After moralizing for a few miles, a carriage full of English people overtook me, and soon we became companions. "The English are so distant, so silent, such hauteur, and gloomy distrust," forsooth! A false verdict, say I. The ladies carried me off through the very pretty glen, and the canoe on its cart trundled slowly after us behind, through the Höllenthal Pass, which is too seldom visited by travellers, who so often admire the spire of Freyburg (from the railway perhaps), passing it on their route to Switzerland.

This entrance to the Schwartzwald, or Black Forest, is a woody, rocky, and grim defile, with an excellent road, and good inns.

The villages are of wood, and there is a saw-mill in every other house, giving a busy, wholesome sound, mellowed by the patter of the water-wheel. Further on, where tourists' scenery stops, it is a grand, dark-coloured ocean of hills. The houses get larger and larger, and fewer and fewer, and nearly every one has a little chapel built alongside, with a wooden saint's image of life-size nailed on the gable end. One night I was in one of these huge domiciles, when all the servants and ploughboys came in, and half said, half sung, their prayers, in a whining but yet musical tone, and then retired for a hearty supper.

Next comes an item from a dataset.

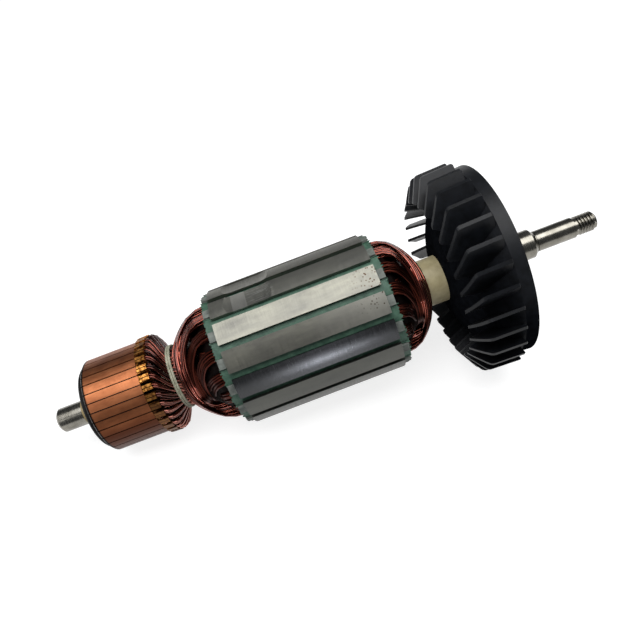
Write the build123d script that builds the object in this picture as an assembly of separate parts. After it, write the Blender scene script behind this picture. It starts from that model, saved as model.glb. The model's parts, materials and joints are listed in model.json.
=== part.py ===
from build123d import *
from math import acos, asin, atan2, cos, degrees, hypot, radians, sin, sqrt, tan
import os

# Motor armature for a large angle grinder. Millimetres.
# Everything is built along the X axis, with x = 0 at the commutator end of the shaft and the fan
# towards +X. The last step lays the finished armature down on the corner of its core and the
# corners of its fan blades, as it comes to rest on a bench.

# Shaft, from the commutator end to the threaded end
shaft_length = 229.5
rear_seat_radius = 5.0
commutator_seat_drop = 0.4
body_radius = 6.5
front_seat_radius = 6.0
front_seat_length = 13.0
front_seat_end = 202.1
seat_taper_length = 1.5
seat_taper_step = 0.3
relief_radius = 4.0
relief_length = 0.6
pinion_seat_radius = 4.3
pinion_seat_end = 220.6
thread_core_radius = 3.45
thread_run_in = 0.4
shaft_end_chamfer = 0.9

# Insulation round the shaft
bush_wall = 0.6
bush_start = 10.9
tube_radius = 9.6
tube_start = 46.5
press_gap = 0.02

# How far a cutting body reaches past what it cuts
overshoot = 1.0

# Commutator
bar_count = 32
bar_phase = -52.0
commutator_radius = 19.05
commutator_start = 18.6
commutator_length = 22.2
bar_gap = 0.4
bar_root_radius = 15.4
bar_neck_width = 1.3
bar_neck_depth = 0.8
bar_foot_width = 1.9
bar_foot_depth = 1.0
bar_front_chamfer = 0.5
mica_undercut = 0.45
hook_length = 4.3
hook_width = 2.3
hook_radius = 20.2
hook_thickness = 0.85
hook_wire_gap = 1.0
hook_root_overlap = 0.5
hook_rise = 0.15
collar_radius = 17.2
collar_length = 2.1
collar_chamfer = 0.6
hub_setback = 0.3

# Leads between the hooks and the windings, and the cord that ties them down
lead_pair_radius = 1.15
lead_skew = 24.0
lead_neck_radius = 11.7
lead_hook_radius = 19.4
lead_cone_wall = 1.6
lead_bed_drop = 0.6
lead_hook_drop = 0.2
lead_neck_drop = 0.55
lead_clearance = 0.15
cord_diameter = 1.15
cord_turns = 2
cord_place = 51.5
cord_squeeze = 0.03
cord_bed_gap = 0.05

# Core
slot_count = 16
tooth_phase = -42.33
core_radius = 28.0
core_start = 74.6
core_length = 62.5
slot_mouth = 2.5
tooth_tip_height = 1.3
tooth_shoulder_drop = 0.5
tooth_width = 4.5
slot_bottom_radius = 15.1
end_disc_thickness = 2.7
end_disc_radius = 27.1
end_disc_tooth_width = 3.9
end_disc_root_radius = 14.7

# Flats that a cutter left on two teeth when the armature was balanced
balance_teeth = 2
balance_start = 84.5
balance_length = 10.5
balance_depth = 0.75
balance_cutter_radius = 12.0

# Slot insulation
liner_wall = 0.3
liner_overhang = 3.4
wedge_thickness = 0.8
wedge_overhang = 3.3
slot_play = 0.06

# Windings: sixteen coils laid in pairs, each pair over the one before
coil_span = 7
winding_radius = 24.7
winding_neck_radius = 14.7
winding_depth_rear = 21.4
winding_depth_front = 18.6
winding_bulge = 3.6
first_layer_bulge = 0.2
winding_rim_depth = 1.9
layer_gap = 0.06
coil_parting_radius = 20.6
coil_parting_gap = 0.1
neck_play = 0.2
winding_liner_gap = 0.1
winding_rim_margin = 0.3

# Fan
blade_count = 30
blade_phase = -43.6
blade_tip_radius = 41.9
blade_corner_drop = 0.5
blade_corner_place = 166.4
blade_corner_round = 2.2
blade_nose_depth = 9.6
blade_nose_place = 161.0
blade_nose_round = 0.5
blade_foot_drop = 3.6
blade_end = 179.5
blade_thickness = 1.4
blade_sweep = 11.5
blade_bow = 1.1
blade_rim_stand = 3.3
fan_rim_start = 180.4
fan_end = 185.2
fan_rim_wall = 2.4
fan_rim_draft = 0.4
blade_rim_overlap = 1.0
fan_wall = 2.4
fan_hub_radius = 10.2
fan_hub_end = 188.0
fan_dish_margin = 5.4
fan_dish_centre_radius = 8.0
fan_hub_face_radius = 12.0
fan_tube_gap = 0.12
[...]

Our carriage mounted still among crags, that bowed from each side to meet across the narrow gorge, and were crested on high by the grand trees that will be felled and floated down the Rhine on one of those huge rafts you meet at Strasbourg. But everybody must have seen a Rhine raft, so I need not describe it, with its acres of wood and its street of cabin dwellings, and its gay bannerets. A large raft needs 500 men to navigate it, and the timber will sell for 30,000l.

At the top of this pass was the watershed of this first chain of hills, where my English friends took leave of me. The Rob Roy was safely housed in the Baar Inn, and I set off for a long walk to find if the tiny stream there would possibly be navigable.

Alone on a hillside in a foreign land, and with an evening sun on the wild mountains, the playful breeze and the bleating sheep around you—there is a certain sense of independent delight that possesses the mind then with a buoyant gladness; but how can I explain it in words, unless you have felt this sort of pleasure?

However, the rivulet was found to be eminently unsuited for a canoe; so now let me go to bed in my wooden room, where the washingbasin is oval, and the partitions are so thin that one hears all the noises of the place at midnight. Now, the long-drawn snore of the landlord; then, the tittle-tattle of the servants not asleep yet,—a pussy's plaintive mew, and the scraping of a mouse; the cows breathing in soft slumber; and, again, the sharp rattle of a horse's chain.

The elaborate construction of that edifice of housewifery called a "bett" here, and which we are expected to sleep upon, can only be understood when you have to undermine and dismantle it night after night to arrive at a reasonable flat surface on which to recline.

First you take off a great fluff bag, at least two feet thick, then a counterpane, and then a brilliant scarlet blanket; next you extract one enormous pillow, another enormous pillow, and a huge wedge-shaped bolster,—all, it appears, requisite for the Teutonic race, who yet could surely put themselves to sleep at an angle of forty-five degrees, without all this trouble, by merely tilting up the end of a flat bedstead.

Simple but real courtesy have I found throughout. Every one says "Gut tag;" and, even in a hotel, on getting up from breakfast a guest who has not spoken a word will wish "Gut morgen" as he departs, and perhaps "Bon appetit" to those not satisfied like himself. About eight o'clock the light repast of tea or coffee, bread, butter, and honey begins the day; at noon is "mittagessen," the mid-day meal, leaving all proper excuse for another dining operation in the shape of a supper at seven.